Che ridere: ho sposato Osvaldo ma il sì l’ha detto il mio amico di Cellino!». Altri due uomini hanno riempito d’amore la vita di Orietta: i figli Omar e Otis. «Bravi, attaccati alla famiglia: non li ho seguiti quanto avrei voluto quando erano piccoli, perché ero sempre in giro per lavoro, ma ero serena perché li lasciavo alle nonne. Appena potevo correvo da loro, anche di notte, pur di abbracciarli prima di un concerto». Orietta non è donna che ama i bilanci. «Ma quello della mia vita è molto meglio di quanto abbia mai osato sognare.
Faccio il lavoro che volevo e mi diverto. Il pubblico è la mia forza, mi vuole bene. E poi negli anni ho conosciuto gente speciale. Amici, colleghi, persino tre Papi. Nel 2000 conobbi Giovanni Paolo II in occasione del Giubileo degli ammalati. Regalò a me e a Osvaldo un rosario che conserviamo. Nel 2005 conobbi Papa Benedetto XVI: mi disse che mi conosceva e sapeva che un tempo cantavo brani religiosi. E nel 2016 ho incontrato Papa Francesco: è disarmante perché ti guarda dolcemente come se fosse il tuo papà. Gli ho regalato il mio cofanetto per i 50 anni di carriera.
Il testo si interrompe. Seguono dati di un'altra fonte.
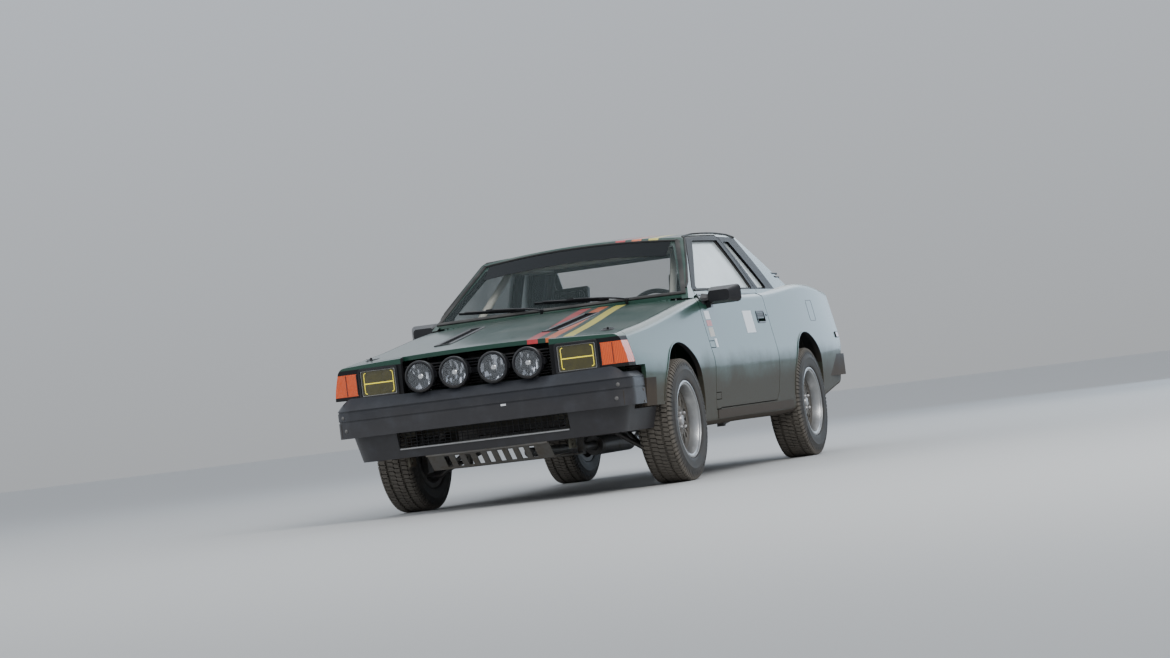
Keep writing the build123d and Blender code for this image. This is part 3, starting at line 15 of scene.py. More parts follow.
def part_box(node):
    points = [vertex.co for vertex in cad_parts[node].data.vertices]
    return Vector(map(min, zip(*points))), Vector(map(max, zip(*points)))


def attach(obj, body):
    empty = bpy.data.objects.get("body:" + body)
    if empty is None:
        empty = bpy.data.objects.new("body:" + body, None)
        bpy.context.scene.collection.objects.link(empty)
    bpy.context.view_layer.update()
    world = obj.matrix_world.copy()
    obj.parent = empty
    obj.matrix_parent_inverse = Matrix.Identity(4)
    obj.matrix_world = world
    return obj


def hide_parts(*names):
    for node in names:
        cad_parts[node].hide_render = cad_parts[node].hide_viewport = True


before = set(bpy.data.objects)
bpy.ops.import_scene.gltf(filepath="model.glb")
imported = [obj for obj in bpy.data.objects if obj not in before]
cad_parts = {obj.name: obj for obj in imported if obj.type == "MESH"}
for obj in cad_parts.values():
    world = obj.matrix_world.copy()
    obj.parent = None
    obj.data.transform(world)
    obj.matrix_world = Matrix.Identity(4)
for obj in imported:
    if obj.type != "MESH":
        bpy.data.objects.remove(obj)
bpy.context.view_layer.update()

NOSE_X = 2.22
FRONT_AXLE_X = 1.32
REAR_AXLE_X = -1.18
WHEEL_Z = 0.32
FRONT_WHEEL_Y = 0.732
REAR_WHEEL_Y = 0.725
# The wheels, by their place in x and y
CORNERS = {
    "fl": (FRONT_AXLE_X, FRONT_WHEEL_Y),
    "fr": (FRONT_AXLE_X, -FRONT_WHEEL_Y),
    "rl": (REAR_AXLE_X, REAR_WHEEL_Y),
    "rr": (REAR_AXLE_X, -REAR_WHEEL_Y),
}
SIDES = {"left": 1, "right": -1}


def at(station):
    """The x of a distance back from the nose, both in metres."""
    return NOSE_X - station


def linked(name, data):
    """A new object of some data, in the scene."""
    made = bpy.data.objects.new(name, data)
    bpy.context.scene.collection.objects.link(made)
    return made


# The camera stands ahead of the left headlamp, near the ground and slightly rolled
CAMERA_PLACE = Vector((17.409, 5.88, 0.441))
CAMERA_VIEW = Vector((-0.9448, -0.3268, 0.0243)).normalized()
CAMERA_ROLL = math.radians(-6.96)
CAMERA_LENS = 99.48


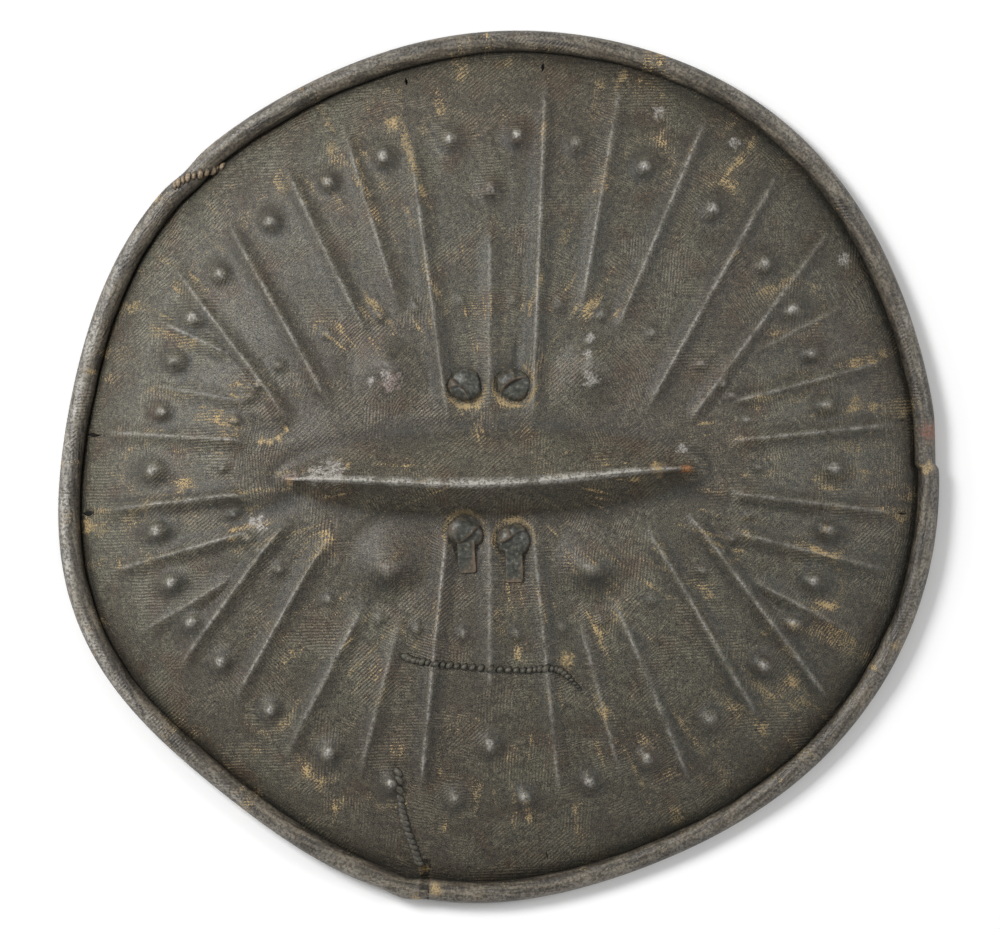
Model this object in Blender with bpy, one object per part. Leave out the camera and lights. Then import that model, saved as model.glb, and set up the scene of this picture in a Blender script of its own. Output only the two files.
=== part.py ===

Lo accettò e citò Sant’Agostino: “Chi canta bene prega due volte”». Orietta sorride. E si illumina quando la piccola Olivia vuole giocare con lei alle bambole. «Io la vedo andare svelta verso il futuro con i suoi piedini. E nei suoi occhietti vispi vedo la curiosità che mi è sempre appartenuta e che ho ancora oggi. È uno slancio puro verso ciò che mi circonda, che mi fa emozionare e mi fa cogliere il bello e il buono che esiste».